I twirled a stray thread at the bottom of my sweater with my finger.  “It’s like we’re not even a family anymore,” a small voice crept from my mouth. 


His fist struck against the desk; he bolted to his feet, sending his wheeled office chair darting across the floor.  “Audrey, I don’t know how the hell to live anymore!”  He interlocked his fingers behind his head and paced the floor with harsh strides.  Danny entered the heated room with wide eyes, his uneasy presence stirring with my father's.


“You don’t think we’re all feeling that?” Danny clamored.


“Your mother wasn’t supposed to go before me.”  My father’s choked up words hung in the air for a few silent moments. 


“I wish it were you,” Danny finally spit out.


The dead air thickened and strangled our throats from voicing a word.  My father’s glass-eyed stare met Danny’s sharpened, harsh eyes.  “Me too.” 

 

I stifled out a cry from the back of my throat and fled the heavy room, the divided house, the front yard where my fondest memories of my mother and my sister would forever live on.  I cut through the pouring rain, my feet striking against the soaked pavement, driving me in a direction against my will. 


I came to a sharp halt and discovered myself at the edge of the wooden dock of Devil’s Pond.  Lowering myself, I peered deep into the water that churned just a few feet below my face.  I hung my legs over the edge, my feet grazing the surface of the consuming water that killed my sister.


The heavy rain soaked through my skin as I wallowed in my heavy thoughts.  I whipped my head around at the sound of wet grass squishing behind me and found myself in the presence of my father’s silhouette against the harsh moonlight.  Streams of rain dripped from the frayed edges of his coat.  I couldn’t make out whether the rivers on his cheeks were from the rain or his own tears.  Our eyes were locked for several moments, neither one of us uttering a word.  His boots finally shuffled across the dock, approaching me, and he perched himself on the empty spot next to me.


“I haven’t been here since...”  He stopped.  The rain pelted harder. “But, I wasn’t even here when it happened.”


“None of us were,” I voiced, practically inaudibly.

 

“But I was supposed to be here.
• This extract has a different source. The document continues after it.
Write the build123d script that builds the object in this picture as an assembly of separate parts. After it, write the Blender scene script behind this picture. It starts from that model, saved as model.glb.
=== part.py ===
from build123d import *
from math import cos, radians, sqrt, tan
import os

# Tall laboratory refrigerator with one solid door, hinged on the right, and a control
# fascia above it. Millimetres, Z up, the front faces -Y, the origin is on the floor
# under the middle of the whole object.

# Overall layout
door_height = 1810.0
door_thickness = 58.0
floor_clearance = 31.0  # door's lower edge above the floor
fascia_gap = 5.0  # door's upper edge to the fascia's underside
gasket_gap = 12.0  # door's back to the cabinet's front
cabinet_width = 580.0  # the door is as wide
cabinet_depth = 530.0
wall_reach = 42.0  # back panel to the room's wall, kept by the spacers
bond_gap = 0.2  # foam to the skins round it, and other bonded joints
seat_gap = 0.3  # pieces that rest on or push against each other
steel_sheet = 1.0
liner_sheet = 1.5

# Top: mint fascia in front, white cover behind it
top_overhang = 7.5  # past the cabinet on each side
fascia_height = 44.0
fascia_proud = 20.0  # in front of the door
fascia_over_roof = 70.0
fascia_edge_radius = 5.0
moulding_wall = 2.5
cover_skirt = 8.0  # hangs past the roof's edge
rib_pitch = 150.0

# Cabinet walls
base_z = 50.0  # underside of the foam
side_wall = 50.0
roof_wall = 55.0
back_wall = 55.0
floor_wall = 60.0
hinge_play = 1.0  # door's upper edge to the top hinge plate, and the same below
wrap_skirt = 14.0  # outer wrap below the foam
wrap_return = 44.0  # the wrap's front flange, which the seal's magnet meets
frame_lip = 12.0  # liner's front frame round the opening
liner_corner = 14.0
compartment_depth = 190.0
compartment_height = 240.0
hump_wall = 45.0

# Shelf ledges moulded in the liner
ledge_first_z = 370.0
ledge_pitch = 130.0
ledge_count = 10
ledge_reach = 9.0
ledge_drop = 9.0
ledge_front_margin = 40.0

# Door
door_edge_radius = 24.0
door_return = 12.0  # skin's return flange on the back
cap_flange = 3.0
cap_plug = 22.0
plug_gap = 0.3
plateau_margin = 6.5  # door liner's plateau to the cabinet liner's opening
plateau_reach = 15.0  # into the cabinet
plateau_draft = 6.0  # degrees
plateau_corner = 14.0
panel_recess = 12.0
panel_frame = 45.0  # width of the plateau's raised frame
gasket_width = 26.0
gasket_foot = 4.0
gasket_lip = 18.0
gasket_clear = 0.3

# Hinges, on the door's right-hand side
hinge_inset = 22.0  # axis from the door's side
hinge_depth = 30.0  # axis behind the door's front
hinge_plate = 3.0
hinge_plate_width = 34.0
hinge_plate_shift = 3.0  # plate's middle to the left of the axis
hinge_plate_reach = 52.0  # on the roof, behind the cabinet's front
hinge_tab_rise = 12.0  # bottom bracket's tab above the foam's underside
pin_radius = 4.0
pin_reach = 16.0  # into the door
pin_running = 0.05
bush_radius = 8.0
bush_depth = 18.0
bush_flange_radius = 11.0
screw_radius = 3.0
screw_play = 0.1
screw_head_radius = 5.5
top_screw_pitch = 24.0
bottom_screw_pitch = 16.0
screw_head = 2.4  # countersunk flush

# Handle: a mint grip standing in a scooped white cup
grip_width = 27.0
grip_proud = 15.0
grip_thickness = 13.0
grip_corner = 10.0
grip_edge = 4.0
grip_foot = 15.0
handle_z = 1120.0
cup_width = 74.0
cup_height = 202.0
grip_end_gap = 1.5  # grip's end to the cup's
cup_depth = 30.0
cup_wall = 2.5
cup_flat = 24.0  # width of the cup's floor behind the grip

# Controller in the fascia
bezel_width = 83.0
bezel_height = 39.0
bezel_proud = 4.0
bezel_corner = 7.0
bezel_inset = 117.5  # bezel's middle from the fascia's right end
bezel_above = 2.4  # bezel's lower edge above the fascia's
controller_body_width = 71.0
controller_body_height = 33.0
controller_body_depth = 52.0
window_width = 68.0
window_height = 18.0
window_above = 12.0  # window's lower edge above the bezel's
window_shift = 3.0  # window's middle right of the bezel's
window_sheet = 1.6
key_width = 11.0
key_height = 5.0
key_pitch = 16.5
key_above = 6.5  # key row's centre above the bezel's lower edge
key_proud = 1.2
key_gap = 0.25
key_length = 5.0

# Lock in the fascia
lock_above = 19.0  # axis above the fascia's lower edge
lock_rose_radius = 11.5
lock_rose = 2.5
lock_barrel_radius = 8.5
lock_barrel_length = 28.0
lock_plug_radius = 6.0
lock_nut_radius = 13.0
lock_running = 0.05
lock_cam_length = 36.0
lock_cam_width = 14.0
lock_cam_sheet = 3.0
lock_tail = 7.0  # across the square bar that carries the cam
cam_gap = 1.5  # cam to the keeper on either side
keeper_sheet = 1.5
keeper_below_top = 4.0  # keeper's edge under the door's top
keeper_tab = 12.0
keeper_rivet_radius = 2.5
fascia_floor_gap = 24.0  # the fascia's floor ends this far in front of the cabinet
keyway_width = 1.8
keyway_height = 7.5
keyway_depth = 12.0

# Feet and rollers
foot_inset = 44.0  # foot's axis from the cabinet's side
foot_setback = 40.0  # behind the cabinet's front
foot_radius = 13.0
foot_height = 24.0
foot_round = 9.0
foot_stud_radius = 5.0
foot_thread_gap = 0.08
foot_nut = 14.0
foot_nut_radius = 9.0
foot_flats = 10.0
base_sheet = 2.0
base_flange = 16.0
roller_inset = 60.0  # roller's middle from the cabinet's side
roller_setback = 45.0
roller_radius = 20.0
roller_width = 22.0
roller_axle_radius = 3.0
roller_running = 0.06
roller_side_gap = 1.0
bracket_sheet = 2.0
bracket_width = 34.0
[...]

It’s my job.”  The words left his mouth as if being set free after years of being trapped.  His voice broke when he spoke.  “She asked me to take her here.  To watch her swim.”


I directed my gaze to his shattered face, his stare fixed on the gleaming water.  “I let her run to the pond.  ‘I’ll catch up with you,’ I told her.  She always loved to race me, to be the fastest.”  He smiled in remembrance and then abruptly clenched his eyes and rubbed his eyelids with his hand.  “By the time I had gotten there, she had already dove into the deep end, and she couldn’t?couldn’t get a breath.”
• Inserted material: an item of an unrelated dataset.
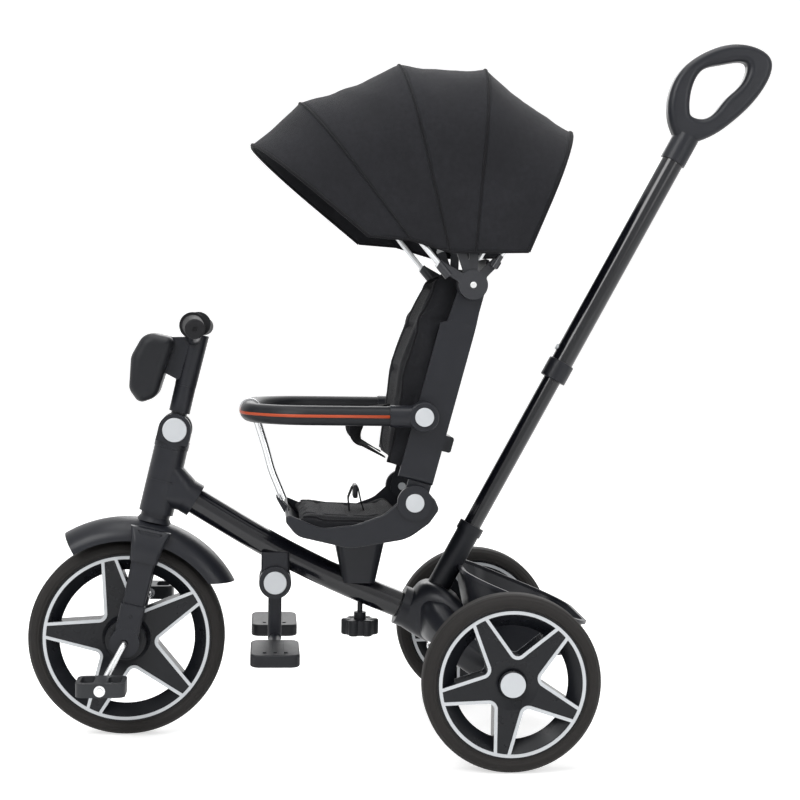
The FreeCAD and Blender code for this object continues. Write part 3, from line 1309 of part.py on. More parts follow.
def skin_lines():
    """Hem and crown of the skin at the visor's edge and over each bow, from the front back."""
    lines = [tuple(Vector(0, *pair) for pair in VISOR_LINE)]
    for hem, (leg, crown) in zip(SKIN_HEMS, BOW_LINES.values()):
        leg, crown = Vector(0, *leg), Vector(0, *crown)
        lines.append((Vector(0, *hem), crown + (crown - leg).normalize() * value("skin_offset")))
    return lines


def skin_section(line):
    """The closed outline of the skin where it crosses one bow's plane."""
    leg, crown = line
    hub = hub_point()
    along = (crown - leg).normalize()
    x = value("bow_x + skin_offset")
    bend = value("bow_bend + skin_offset")
    skin = value("canopy_skin")
    low, high = hub + leg, hub + crown
    outer = rounded_path([low + X * x, high + X * x, high - X * x, low - X * x], [bend] * 2)
    inner_x, inner_high = x - skin, high - along * skin
    inner = rounded_path([low - X * inner_x, inner_high - X * inner_x, inner_high + X * inner_x,
                          low + X * inner_x], [bend - skin] * 2)
    ends = [Part.makeLine(low - X * x, low - X * inner_x), Part.makeLine(low + X * inner_x, low + X * x)]
    return Part.Wire(outer.Edges + [ends[0]] + inner.Edges + [ends[1]])


def canopy_panel(name, first, second):
    lines = skin_lines()
    ends = [skin_section(lines[first]), skin_section(lines[second])]
    new_feature(name, Part.makeLoft(ends, True, True))


# ---------------------------------------------------------------------------------------------------
# Everything, then checks and files
# ---------------------------------------------------------------------------------------------------
front_wheel()
rear_wheel("left", 1)
rear_wheel("right", -1)
front_fork()
fork_covers()
front_fender()
stem_knuckle()
stem_buttons()
stem_tube()
handlebar()
handlebar_grips()
front_pod()
crank_rod()
pedal("left", 1)
pedal("right", -1)
main_tube()
head_shell()
head_bushes()
rear_basket()
rear_body()
rear_axle()
body_bolts()
handle_ferrule()
handle_lower_tube()
handle_upper_tube()
handle_collar()
handle_button()
handle_loop()
footrest_hinge()
footrest_pin()
footrest_leg()
footrest_pads()
seat_pan()
seat_cushion()
seat_knob()
recline_pins()
backrest_shell()
backrest_cushion()
recline_latch()
harness_straps()
crotch_strap()
bar_hubs()
safety_bar()
bar_pins()
bar_strut()
for place_in_stack, bow_name in enumerate(reversed(BOW_LINES)):
    canopy_bow(bow_name, place_in_stack)
for panel_number, panel_name in enumerate(("canopy_visor", "canopy_front_panel", "canopy_middle_panel",
                                           "canopy_rear_panel")):
    canopy_panel(panel_name, panel_number, panel_number + 1)

doc.recompute()
for item in doc.Objects:
    if "Invalid" in item.State or "Error" in item.State:
        raise RuntimeError(f"{item.Label} did not build: {item.State}")
os.makedirs("parts", exist_ok=True)
for node in NODES:
    if node.Shape.isNull() or not node.Shape.isValid() or node.Shape.Volume <= 0:
        raise RuntimeError(f"{node.Label} has no valid shape")
    node.Shape.exportStep(f"parts/{node.Label}.step")
print(f"{len(NODES)} nodes")
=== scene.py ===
"""The children's tricycle: finishes, padded liners, the folding canopy's cloth, straps and trims."""
import json
import math

import bmesh
import bpy
from mathutils import Matrix, Vector, noise


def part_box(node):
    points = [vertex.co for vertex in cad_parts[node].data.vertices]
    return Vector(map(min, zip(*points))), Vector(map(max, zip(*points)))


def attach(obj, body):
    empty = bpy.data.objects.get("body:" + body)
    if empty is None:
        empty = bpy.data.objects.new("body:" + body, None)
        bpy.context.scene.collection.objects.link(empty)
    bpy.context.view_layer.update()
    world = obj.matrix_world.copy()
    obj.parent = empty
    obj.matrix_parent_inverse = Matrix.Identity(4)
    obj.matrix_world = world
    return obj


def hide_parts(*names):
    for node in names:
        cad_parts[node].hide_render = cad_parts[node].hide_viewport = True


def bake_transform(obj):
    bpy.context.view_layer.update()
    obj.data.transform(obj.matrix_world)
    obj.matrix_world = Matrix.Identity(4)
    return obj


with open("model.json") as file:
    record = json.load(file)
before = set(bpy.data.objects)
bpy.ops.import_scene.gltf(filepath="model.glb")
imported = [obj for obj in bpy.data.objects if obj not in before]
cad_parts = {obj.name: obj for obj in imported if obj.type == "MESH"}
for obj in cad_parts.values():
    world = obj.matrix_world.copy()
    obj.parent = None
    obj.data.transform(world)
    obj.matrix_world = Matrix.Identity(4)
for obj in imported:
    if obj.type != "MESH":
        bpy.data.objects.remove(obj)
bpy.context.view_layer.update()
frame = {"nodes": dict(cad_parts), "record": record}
NODES = frame["nodes"]
JOINTS = {joint["name"]: joint for joint in frame["record"]["behaviour"]["joints"]}
HUB = Vector(JOINTS["canopy_fold"]["pos_m"])
PIVOT = Vector(JOINTS["recline"]["pos_m"])
ARM = Vector(JOINTS["bar_level"]["pos_m"])
BACK_LEAN = math.radians(14.6)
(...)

Every word he spoke was broken up by sobs.  I placed my hand on his tremoring shoulder.  “It all happened so fast, I couldn’t believe it.  I didn’t think she would jump in the water without me there.”  Cupping his hands over his face, he finally added, “Audrey, it was my fault.  No matter how hard I held onto her, I couldn’t keep her.  And?and I don’t want to fail again.”
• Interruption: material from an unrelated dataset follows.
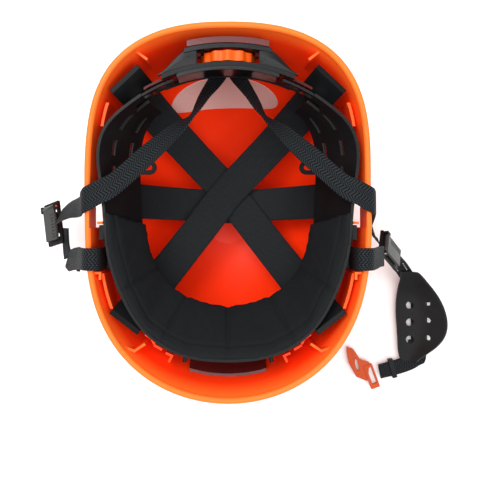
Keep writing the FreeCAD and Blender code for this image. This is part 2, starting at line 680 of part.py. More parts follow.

We sunk into each other’s arms and felt the streams of rain wash over our embrace and the water of the pond lapping at our feet.  His hands pressed into my back like a patch sealing open wounds.  I had never clung to my dad tighter.


*


On one particular night after many aching months of healing, something fluttering in my peripheral along the side of the street captivated my attention.  My eyes drifted over to a little brown moth flapping its delicate wings and heading in the direction towards a streetlamp.  With one flap at a time, it escaped the swallowing darkness of the night and entered the beaming light the lamp casted.